Join restoration officials for a tour of the hatchery and the new spat "setting pier" to see how baby oysters ("spat") are grown and deployed into the Bay. The hatchery is located at the University of Maryland Center for Environmental Science's Horn Point Laboratory along the Choptank River in Cambridge, Maryland.
Hatchery Program Director Mutt Meritt will lead the tour, and Maryland restoration partners will be on hand to answer questions, including Oyster Recovery Partnership Executive Director Stephan Abel, Maryland Department of Natural Resources Fisheries Service Assistant Director Mike Naylor, and University of Maryland Center for Environmental Science President Don Boesch.

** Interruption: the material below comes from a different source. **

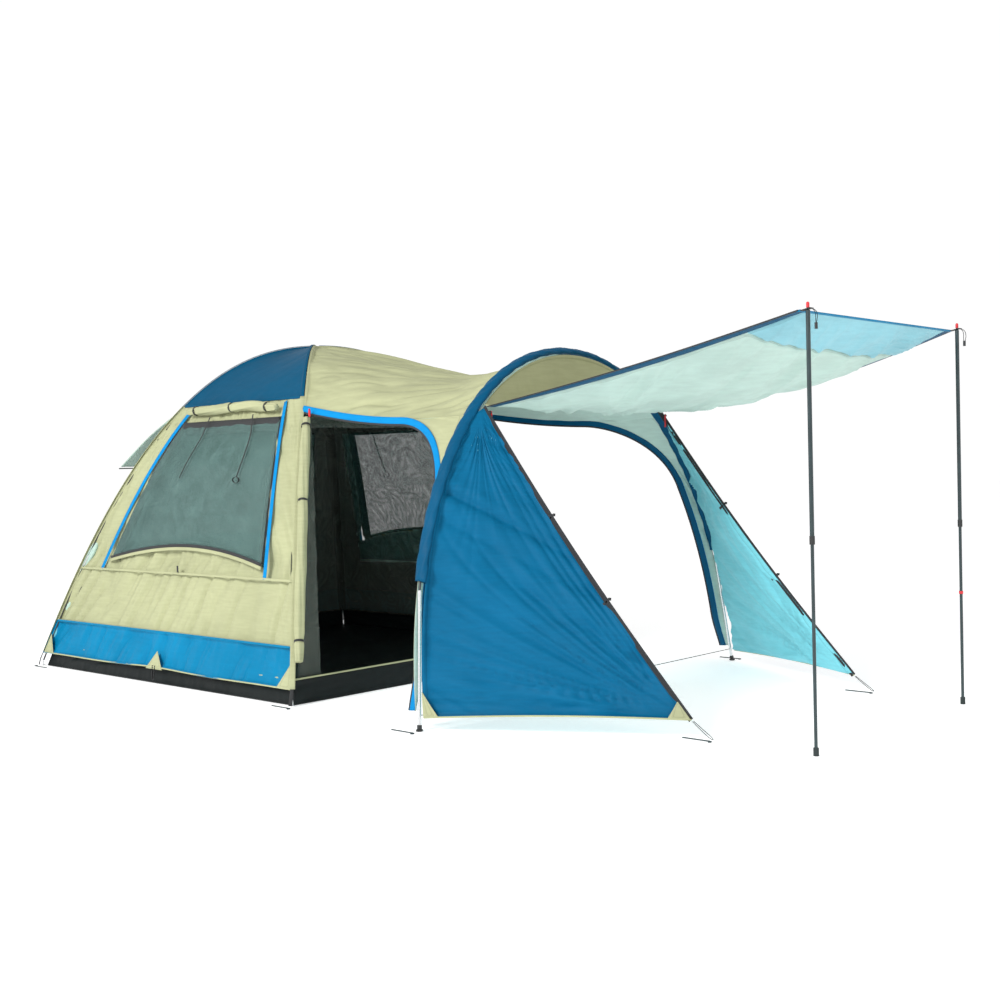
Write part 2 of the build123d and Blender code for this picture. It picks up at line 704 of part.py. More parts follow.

"We are excited to have reached such a high level of production of spat on shell early this season," said Hatchery Program Director Mutt Meritt. "We can continue to provide oysters for State restoration programs to help rebuild our historic oyster industry and bring back a healthy and productive Chesapeake Bay."
WHAT: Behind the Scenes Media Tour of Oyster Restoration Program and Hatchery
WHEN: Tuesday, June 19, 10:00 a.m.-noon (Refreshments served beginning at 10 a.m.)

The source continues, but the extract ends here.